Gail Carriger’s Parasol Protectorate series reminds me a lot of Jim Butcher’s Dresden Files. Not in the specifics, mind—they have some commonalities (vampires and werewolves as institutional powers, and a hero who deals with the supernatural on the regular), but also many, many differences (Carriger’s series is a romance-flavored thing, set in Victorian London).
No, the similarity that strikes me is how both series deepen the world-building as they go. Carriger’s first book is really a pretty standard supernatural romance, and there’s not much more to the setting than what’s needed to support that. But as the series go on, Carriger is forced to think about how her societies really work, and about what various characters’ backstories really are. So book by book, they evolve in subtle ways, never quite contradicting earlier books, but definitely taking advantage of the blank spaces present in the earlier ones to fill in an awful lot of stuff that wasn’t really lurking in the background then.
As it happens, this also goes hand-in-hand with her getting better as a writer. Soulless, the first book in the series, is kinda weak. The romance is super-tropey (hey look, two characters who hate each other at first sight, will they end up falling in love? okay, but what if he’s a gruff and uncommunicative alpha male, and she’s a free-spirited “spinster” in her twenties who thinks she’s unattractive because her breasts are too large and her complexion too Italian?), the supposed-to-be-witty banter mostly feels labored and unfunny, and the plotting relies on people being idiots in obvious ways.

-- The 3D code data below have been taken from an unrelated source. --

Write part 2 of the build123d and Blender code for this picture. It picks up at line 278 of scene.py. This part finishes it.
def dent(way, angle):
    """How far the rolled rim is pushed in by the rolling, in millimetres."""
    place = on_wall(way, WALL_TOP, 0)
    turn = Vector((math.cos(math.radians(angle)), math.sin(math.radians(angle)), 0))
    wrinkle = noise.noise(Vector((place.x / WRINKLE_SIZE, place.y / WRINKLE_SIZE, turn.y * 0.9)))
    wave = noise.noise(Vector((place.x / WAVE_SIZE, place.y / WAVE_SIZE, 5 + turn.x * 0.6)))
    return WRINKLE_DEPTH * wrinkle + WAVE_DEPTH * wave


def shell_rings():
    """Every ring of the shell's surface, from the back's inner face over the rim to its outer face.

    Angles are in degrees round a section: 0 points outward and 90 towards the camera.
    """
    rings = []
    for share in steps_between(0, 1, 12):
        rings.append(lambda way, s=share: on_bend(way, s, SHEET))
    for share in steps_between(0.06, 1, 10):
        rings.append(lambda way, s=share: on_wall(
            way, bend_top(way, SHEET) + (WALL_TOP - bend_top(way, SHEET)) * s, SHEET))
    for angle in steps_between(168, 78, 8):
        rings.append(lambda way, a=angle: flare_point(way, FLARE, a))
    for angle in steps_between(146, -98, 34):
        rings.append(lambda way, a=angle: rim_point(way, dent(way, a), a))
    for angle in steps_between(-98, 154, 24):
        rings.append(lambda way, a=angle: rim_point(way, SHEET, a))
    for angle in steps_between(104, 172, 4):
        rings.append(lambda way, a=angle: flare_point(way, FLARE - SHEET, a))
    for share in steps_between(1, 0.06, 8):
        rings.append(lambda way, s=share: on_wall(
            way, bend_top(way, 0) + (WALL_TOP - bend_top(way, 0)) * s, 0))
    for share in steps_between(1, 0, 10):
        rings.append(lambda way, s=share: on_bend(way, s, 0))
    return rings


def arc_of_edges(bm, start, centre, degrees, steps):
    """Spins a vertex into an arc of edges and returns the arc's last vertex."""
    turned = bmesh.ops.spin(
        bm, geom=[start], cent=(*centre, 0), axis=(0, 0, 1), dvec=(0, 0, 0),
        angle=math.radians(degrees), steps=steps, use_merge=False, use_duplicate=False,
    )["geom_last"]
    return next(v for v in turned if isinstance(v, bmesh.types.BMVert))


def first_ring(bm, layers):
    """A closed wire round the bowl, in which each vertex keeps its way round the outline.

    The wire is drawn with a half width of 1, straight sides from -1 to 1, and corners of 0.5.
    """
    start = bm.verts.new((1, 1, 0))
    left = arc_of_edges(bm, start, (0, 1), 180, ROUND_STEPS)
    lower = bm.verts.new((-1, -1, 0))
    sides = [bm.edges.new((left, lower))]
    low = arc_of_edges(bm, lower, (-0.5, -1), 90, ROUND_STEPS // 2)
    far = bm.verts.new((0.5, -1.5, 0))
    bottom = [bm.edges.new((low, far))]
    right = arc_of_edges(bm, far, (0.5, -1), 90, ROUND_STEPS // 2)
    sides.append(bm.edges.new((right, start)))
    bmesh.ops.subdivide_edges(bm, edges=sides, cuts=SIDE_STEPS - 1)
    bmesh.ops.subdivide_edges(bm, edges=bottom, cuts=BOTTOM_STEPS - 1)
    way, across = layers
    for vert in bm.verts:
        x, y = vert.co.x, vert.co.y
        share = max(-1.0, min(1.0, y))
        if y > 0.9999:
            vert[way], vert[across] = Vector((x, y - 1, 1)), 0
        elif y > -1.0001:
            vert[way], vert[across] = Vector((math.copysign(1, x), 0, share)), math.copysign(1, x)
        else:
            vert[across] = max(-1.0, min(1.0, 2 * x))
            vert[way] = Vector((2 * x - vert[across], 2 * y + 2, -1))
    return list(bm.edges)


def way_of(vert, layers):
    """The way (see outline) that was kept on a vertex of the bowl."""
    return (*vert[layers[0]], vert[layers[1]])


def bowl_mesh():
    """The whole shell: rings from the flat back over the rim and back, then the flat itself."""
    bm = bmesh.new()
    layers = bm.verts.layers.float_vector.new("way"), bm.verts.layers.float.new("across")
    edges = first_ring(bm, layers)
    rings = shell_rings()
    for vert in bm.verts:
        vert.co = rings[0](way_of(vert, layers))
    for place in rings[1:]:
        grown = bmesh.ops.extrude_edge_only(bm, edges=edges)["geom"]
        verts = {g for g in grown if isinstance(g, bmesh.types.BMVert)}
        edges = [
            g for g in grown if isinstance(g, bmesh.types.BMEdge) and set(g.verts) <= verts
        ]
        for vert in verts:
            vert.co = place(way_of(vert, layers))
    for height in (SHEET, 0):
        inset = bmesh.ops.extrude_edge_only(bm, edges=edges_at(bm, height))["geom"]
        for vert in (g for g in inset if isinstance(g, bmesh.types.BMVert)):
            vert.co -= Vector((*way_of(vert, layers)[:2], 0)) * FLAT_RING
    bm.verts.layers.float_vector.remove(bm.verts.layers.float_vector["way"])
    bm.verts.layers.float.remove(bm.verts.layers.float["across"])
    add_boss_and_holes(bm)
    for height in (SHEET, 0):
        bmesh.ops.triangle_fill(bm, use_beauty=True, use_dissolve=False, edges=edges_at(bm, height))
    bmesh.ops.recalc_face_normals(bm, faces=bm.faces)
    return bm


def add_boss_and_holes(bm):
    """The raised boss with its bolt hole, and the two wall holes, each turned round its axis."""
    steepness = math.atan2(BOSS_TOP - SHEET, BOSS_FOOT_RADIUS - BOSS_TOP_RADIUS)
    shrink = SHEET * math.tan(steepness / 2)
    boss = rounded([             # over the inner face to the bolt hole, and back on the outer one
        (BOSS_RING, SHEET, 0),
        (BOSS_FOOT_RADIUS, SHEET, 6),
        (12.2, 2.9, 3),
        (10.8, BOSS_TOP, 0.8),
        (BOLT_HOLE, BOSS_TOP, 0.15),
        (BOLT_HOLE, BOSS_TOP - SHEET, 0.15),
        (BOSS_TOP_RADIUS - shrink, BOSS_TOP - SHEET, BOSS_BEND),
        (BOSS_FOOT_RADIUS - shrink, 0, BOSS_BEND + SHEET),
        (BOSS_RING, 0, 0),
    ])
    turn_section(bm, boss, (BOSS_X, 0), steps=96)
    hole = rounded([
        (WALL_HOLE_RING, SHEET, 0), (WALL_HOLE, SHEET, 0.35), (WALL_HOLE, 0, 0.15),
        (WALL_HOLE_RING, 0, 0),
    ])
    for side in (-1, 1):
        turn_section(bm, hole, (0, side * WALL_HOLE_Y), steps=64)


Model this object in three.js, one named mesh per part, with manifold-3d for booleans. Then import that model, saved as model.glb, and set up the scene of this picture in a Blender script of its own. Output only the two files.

Some of the plotting problems persist for a few books—there are scenes where people will narrowly avoid assassination attempts and then never mention it to people who really, really ought to know about it, and will take virtually no action as a result of it, because it’s not time to tug on that plot thread yet—but it gets better as it goes, and by the fifth book, that mostly doesn’t happen. The character and dialogue problems improve faster.
Still, even by the end, these aren’t much more than light fluff, with some serious flaws. They don’t seriously interrogate the underpinnings of their world—that all the characters are aristocrats in the service of the British imperial project isn’t really called out in any way whatsoever, for instance; and the idea of female political equality is openly mocked within the books in a way that I guess might be period-appropriate, but still seems a little weirdly off—especially given how aggressively independent the female characters in the book are. (The books do have a bunch of non-straight characters, though, so are good on that front.)
I enjoyed them enough to power through all five in a row, but I’ll only recommend them weakly: If this is the sort of thing you love, you’ll probably like these.